Apple Mac Pro (2009) Review

Posted on 2009-04-30 15:10:43 by Thomas De Maesschalck

The Mac Pro is a stunning machine and there’s nothing on the market that is built with such precision. The aluminium enclosure is the same size as a small family car (206×475x511mm, 18.1kg), but its industrial design is guaranteed to survive a nuclear attack. The combination of high performance, practical expandability (it’s the only machine in Apple’s line-up that lets you change the graphics card or otherwise install internal upgrades beyond RAM), quiet operation and superb mechanical design makes it the system against which others should be measured. The Xeon platform is, however, Intel’s professional offering and is not aimed at more general purpose use. This is why there is a large price and performance gap between the Mac Pro and Apple’s most powerful consumer machine, the all-in-one iMac (from £949). If you have to run Mac OS X for work and can stomach the giddying price, the Mac Pro is untouchable.
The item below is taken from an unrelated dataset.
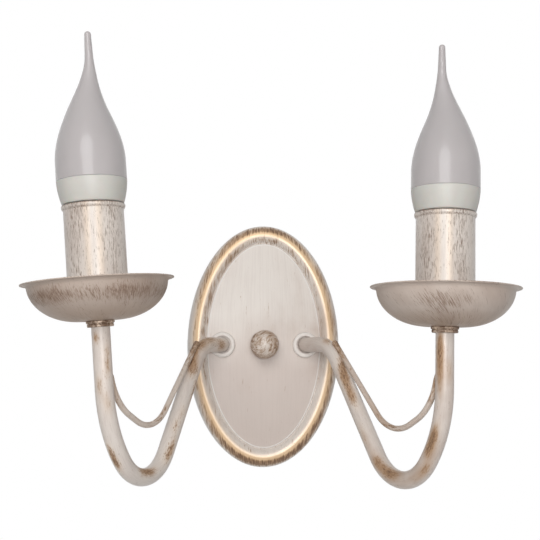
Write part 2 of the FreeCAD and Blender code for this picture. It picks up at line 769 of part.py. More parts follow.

It is impossible easy to maintain, works like a dream, and is backed up by strong after-sales support. If you want a complete multimedia machine that also allows you to watch HD movies and play games (Apple doesn’t sell a Blu-ray drive because it wants to push its own movie store and SLI/CrossFire isn’t supported), there are much more affordable Windows-based systems on the market if design and image aren’t a factor.